Marketing is entering a more disciplined era. After years of experimentation with automation, AI tools, and new channels, 2026 will be defined less by novelty and more by execution, efficiency, and accountability. Both B2B and B2C marketers will be forced to justify spend, prove impact, and design experiences that feel intentional rather than overwhelming.
While B2B and B2C strategies will continue to differ in buying cycles and messaging depth, many of the underlying shifts shaping 2026 will apply to both.
Strategy Becomes Revenue-Accountable by Default
By 2026, marketing teams will no longer operate as awareness engines alone. Leadership expectations are changing, and marketing is increasingly held accountable for pipeline quality, conversion velocity, and revenue influence.
For B2B marketers, this means tighter alignment with sales operations, clearer attribution models, and fewer vanity metrics. Campaign success will be judged on deal acceleration and account progression rather than impressions or form fills.
In B2C, accountability will focus on customer lifetime value, retention, and margin efficiency. Growth at all costs is no longer the benchmark. Sustainable growth is.
Personalization Shifts from Broad Segments to Real Context
The next phase of personalization is not about adding more data points. It is about understanding context. In 2026, personalization will be driven by intent, behavior, and timing rather than static demographics.
B2B marketers will rely more on buying committee behavior, account-level engagement patterns, and stage-based messaging. Content will adapt based on where an organization is in its decision process, not just its industry or size.
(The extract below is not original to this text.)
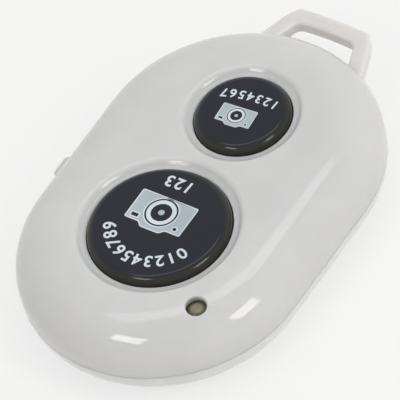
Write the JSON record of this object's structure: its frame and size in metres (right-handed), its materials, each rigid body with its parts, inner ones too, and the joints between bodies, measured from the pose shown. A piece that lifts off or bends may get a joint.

B2C brands will personalize based on usage patterns, purchase cadence, and real-world triggers. The goal is relevance without intrusion. Over-personalization that feels invasive will backfire as privacy expectations continue to rise.
AI Becomes Embedded, Not Marketed
By 2026, AI will no longer be a headline feature of marketing strategies. It will be infrastructure.
In B2B, AI will quietly power forecasting, lead scoring, content optimization, and customer insights. Buyers will expect accuracy and efficiency without needing to know how it is achieved.
In B2C, AI will shape recommendations, pricing optimization, customer support, and creative testing at scale. The brands that win will be those that use AI to reduce friction rather than create novelty.
The focus shifts from showcasing AI to using it responsibly and effectively behind the scenes.
Content Becomes Fewer, Better, and More Actionable
The volume-first content era is ending. In 2026, both B2B and B2C marketers will produce less content but invest more into quality, depth, and usability.
B2B content will lean heavily into tools, calculators, interactive demos, and scenario-based assets that help buyers make decisions faster. Static PDFs and surface-level thought leadership will continue to lose influence.
B2C content will prioritize utility, storytelling, and authenticity. Short-form content remains important, but it must deliver value quickly. Brands that recycle generic trends without a clear point of view will struggle to stand out.
Trust and Transparency Become Competitive Differentiators
As AI-generated content becomes ubiquitous, trust will become one of the strongest differentiators in 2026.
B2B buyers will demand clarity around pricing, data usage, security, and implementation realities. Marketing claims that overpromise and underdeliver will damage long-term credibility.
B2C consumers will increasingly support brands that communicate openly about sourcing, sustainability, and business practices. Transparency will move from a branding exercise to a core strategy requirement.
Channel Strategy Prioritizes Owned and Community-Led Growth
Paid media will remain important, but rising costs and diminishing returns are forcing marketers to rethink channel strategy.
B2B organizations will invest more in owned channels such as email, events, customer communities, and product-led education. Peer influence and real user experiences will matter more than polished campaigns.
B2C brands will focus on loyalty programs, creator partnerships, and community-driven engagement rather than purely transactional ads. Building an audience that stays connected beyond a single purchase will be critical.
Measurement Evolves Beyond Last-Click Attribution
By 2026, last-click attribution will be widely recognized as insufficient for understanding real buyer behavior.
B2B marketers will adopt more holistic measurement models that account for long sales cycles, multiple stakeholders, and offline interactions. Influence will matter as much as conversion.
B2C marketers will measure success across the full customer journey, including post-purchase engagement, repeat behavior, and brand advocacy.
The emphasis will be on understanding momentum rather than isolated actions.
Final Thoughts
Marketing strategies in 2026 will reward discipline, clarity, and relevance. The gap between B2B and B2C will remain in execution, but the underlying principles will converge around trust, efficiency, and meaningful engagement.
The brands that succeed will not be the loudest or the fastest to adopt new tools. They will be the ones that understand their audience deeply, respect attention, and design strategies that connect marketing activity directly to business outcomes.